Agnes works in the national archives. She reads testimony. She sits with documents recording what her grandmother Karin said after surviving the occupation — surviving, and then not surviving the survival — and she reads in the specific language required to make experience into record. She reads and does not convert what she reads into anything else. She goes home to the house and keeps it in order.
Neither Gustav’s cinema nor Nora’s theatre is available to Agnes as a mode of managing what she holds. She holds it without managing it. The history is present in her body and she doesn’t turn it into anything. She is doing something that has no audience, no formal structure to receive it, no container to make it transmissible. She is with the grief without form.
Trier films Agnes with the awareness that the camera is itself a problem here. Every frame that includes her includes the question of what the camera does when it turns toward someone who refuses to convert experience into form. The camera has no neutral mode; it makes of everything it sees a representation, a formal object, a material. Agnes resists this. The film can describe her but it cannot quite reach her without doing the very thing she refuses. She is the figure the film needs and cannot hold.
The film-within-film ends. The version Gustav has made — in which the boy comes back for a forgotten phone, and the mother says go, and the scene cuts before what happens next — is done. The death doesn’t happen on screen. It happened in history. These are different things, and the gap between them is what Gustav has spent his career standing inside.
He calls cut. And Nora and Gustav look at each other across the set.
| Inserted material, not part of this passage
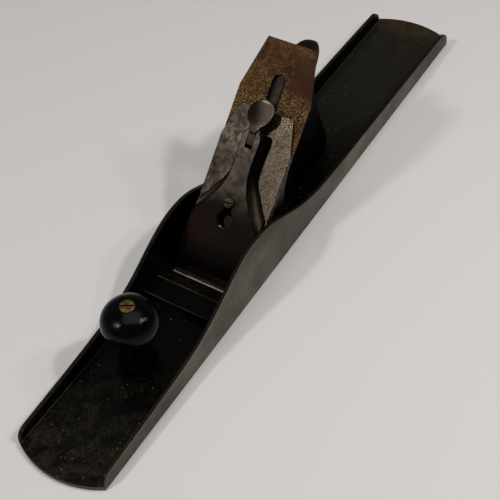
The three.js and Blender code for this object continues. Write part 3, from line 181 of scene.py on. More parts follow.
def shade_and_dirty_slot(piece, axis, head_height):
    """Gives the cut faces of a screw's slot a dark finish of their own: dirt, and painted shade in the
    slot's depth.
    """
    axis = Vector(axis).normalized()
    top = max(vertex.co @ axis for vertex in piece.data.vertices)
    head = [vertex.co for vertex in piece.data.vertices if vertex.co @ axis > top - head_height]
    middle = sum(head, Vector()) / len(head)
    radius = max(((place - middle) - (place - middle).dot(axis) * axis).length for place in head)
    piece.data.materials.append(finish("grime_and_shade"))
    for face in piece.data.polygons:
        across = face.center - middle
        out = (across - across.dot(axis) * axis).length / radius
        depth = top - face.center @ axis
        if depth >= head_height:
            continue
        if abs(face.normal @ axis) < STEEP:
            dirty_and_shaded = out < SLOT_REACH
        else:
            dirty_and_shaded = depth > head_height * SLOT_FLOOR_DEPTH and out < SLOT_FLOOR_REACH
        if dirty_and_shaded:
            face.material_index = 1


# Node building


class Wire:
    """A socket that adds Math nodes when Python adds, multiplies or compares it."""

    def __init__(self, finish, socket):
        self.finish = finish
        self.socket = socket

    def maths(self, operation, *values):
        return self.finish.node("ShaderNodeMath", {"operation": operation}, *values).out()

    def __add__(self, other):
        return self.maths("ADD", self, other)

    __radd__ = __add__

    def __sub__(self, other):
        return self.maths("SUBTRACT", self, other)

    def __rsub__(self, other):
        return self.maths("SUBTRACT", other, self)

    def __mul__(self, other):
        return self.maths("MULTIPLY", self, other)

    __rmul__ = __mul__

    def __abs__(self):
        return self.maths("ABSOLUTE", self)

    def least(self, other):
        return self.maths("MINIMUM", self, other)

    def rise(self, start, end):
        """0 below start, 1 above end, and smooth between them; start may be the larger."""
        low, high = min(start, end), max(start, end)
        ends = (0.0, 1.0) if start < end else (1.0, 0.0)
        settings = {"interpolation_type": "SMOOTHSTEP"}
        return self.finish.node("ShaderNodeMapRange", settings, self, low, high, *ends).out()

    def near(self, middle, reach):
        """1 at the middle value, falling to 0 at the reach either side."""
        return abs(self - middle).rise(reach, 0.0)


class Node:
    """A node of a finish, whose outputs are wires."""

    def __init__(self, finish, node):
        self.finish = finish
        self.node = node

    def out(self, name=0):
        return Wire(self.finish, self.node.outputs[name])


MIX_SHARE, MIX_FIRST, MIX_SECOND, MIX_COLOUR = 0, 6, 7, 2  # a Mix node's sockets for colours


class Finish:
    """A procedural material and the nodes that make it."""

    def __init__(self, name):
        self.material = bpy.data.materials.new(name)
        self.material.use_nodes = True
        self.tree = self.material.node_tree
        self.shader = self.tree.nodes["Principled BSDF"]
        self.places = self.node("ShaderNodeTexCoord", {})

    def node(self, kind, settings, *values, **named):
        """Adds a node, and feeds its sockets by their order or by their names."""
        node = self.tree.nodes.new(kind)
        for name, value in settings.items():
            setattr(node, name, value)
        for index, value in enumerate(values):
            self.feed(node.inputs[index], value)
        for name, value in named.items():
            self.feed(node.inputs[name.replace("_", " ")], value)
        return Node(self, node)

    def feed(self, socket, value):
        if isinstance(value, Wire):
            self.tree.links.new(value.socket, socket)
        else:
            socket.default_value = value

    def set(self, **named):
        """Feeds the shader's own sockets."""
        for name, value in named.items():
            self.feed(self.shader.inputs[name.replace("_", " ")], value)

    def place(self, scale=(1, 1, 1), turn=(0, 0, 0)):
        """Object coordinates in millimetres, turned and then stretched."""
        to_mm = tuple(share / MM for share in scale)
        settings = {"vector_type": "POINT"}
        shift = (0, 0, 0)
        return self.node("ShaderNodeMapping", settings, self.places.out("Object"), shift, turn, to_mm).out()

    def split(self, vector):
        """The three parts of a vector."""
        node = self.node("ShaderNodeSeparateXYZ", {}, vector)
        return node.out(0), node.out(1), node.out(2)

    def axes(self):
        """x, y and z, in millimetres."""
        return self.split(self.place())

    def facing(self):
        """x, y and z of the way that the surface faces."""
        return self.split(self.places.out("Normal"))

    def noise(self, size, detail=4.0, rough=0.55, bend=0.0, vector=None):
        """Cloudy noise from 0 to 1, of this size in millimetres."""
        return self.node(
            "ShaderNodeTexNoise",
            {},
            Vector=vector or self.place(),
            Scale=1.0 / size,
            Detail=detail,
            Roughness=rough,
            Distortion=bend,
        ).out()

    def specks(self, size):
        """Distance from the nearest of many scattered points, 0 at each point."""
        return self.node("ShaderNodeTexVoronoi", {}, Vector=self.place(), Scale=1.0 / size).out()

    def shade(self, colour):
        """A colour for a socket, from a wire or from a colour picked on a screen."""
        return colour if isinstance(colour, Wire) else (*linear(*colour), 1.0)

    def mix(self, first, second, share, label=""):
        """A colour between two colours."""
        node = self.node("ShaderNodeMix", {"data_type": "RGBA", "label": label})
        self.feed(node.node.inputs[MIX_SHARE], share)
        self.feed(node.node.inputs[MIX_FIRST], self.shade(first))
        self.feed(node.node.inputs[MIX_SECOND], self.shade(second))
        return node.out(MIX_COLOUR)

    def layered(self, colour, *layers):
        """A colour under others, each laid over the last with a label, a colour and its share."""
        for label, over, share in layers:
            colour = self.mix(colour, over, share, label)
        return colour

    def relief(self, height, strength, depth):
        """Bumps the surface by a height from 0 to 1, depth in millimetres."""
        return self.node("ShaderNodeBump", {}, Strength=strength, Distance=depth * MM, Height=height).out()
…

I have been arguing that these are two people who can only feel at one remove — who have organized themselves around formal containers so thoroughly that direct experience without mediation has become something close to impossible for them. And the film put this to the test: the material required someone who carried the wound from the inside, not just someone with emotional availability. Rachel knew the passage. She didn’t know what the passage knew about Nora. The formal container alone was not enough. Nora came. She performed not cleanly — she performed truly, which is different. The container held. The conversion happened. And now the cut has been called.
What I expected the film to show: two people who don’t know how to be without their instruments, looking at each other across a gap that form has spent a lifetime widening.
What the film shows: something I cannot name with the vocabulary the essay has built. Not forgiveness. Not resolution. Not the catharsis that Trier has made too many careful films to offer. Something more modest and stranger — the bare fact of attending to the same moment at the same time, stripped of formal structure. The essay doesn’t have a word for this. The argument predicted it would be unbearable. It isn’t, quite. Something passes between them that the argument doesn’t account for, and the film rests there without explaining it.
The door in Gustav’s film stayed open a few seconds longer than the real door did. The door in the house closed on a summer day decades ago and is still closed. Agnes keeps the house. Gustav keeps making films. The seal on the dress is repaired, and Nora goes on.
What the camera cannot contain: the moment after the cut, stripped of form, the specific quality of two people looking at each other with nothing left to perform. The camera shows it anyway. It records. It cannot reach what it records. It goes on.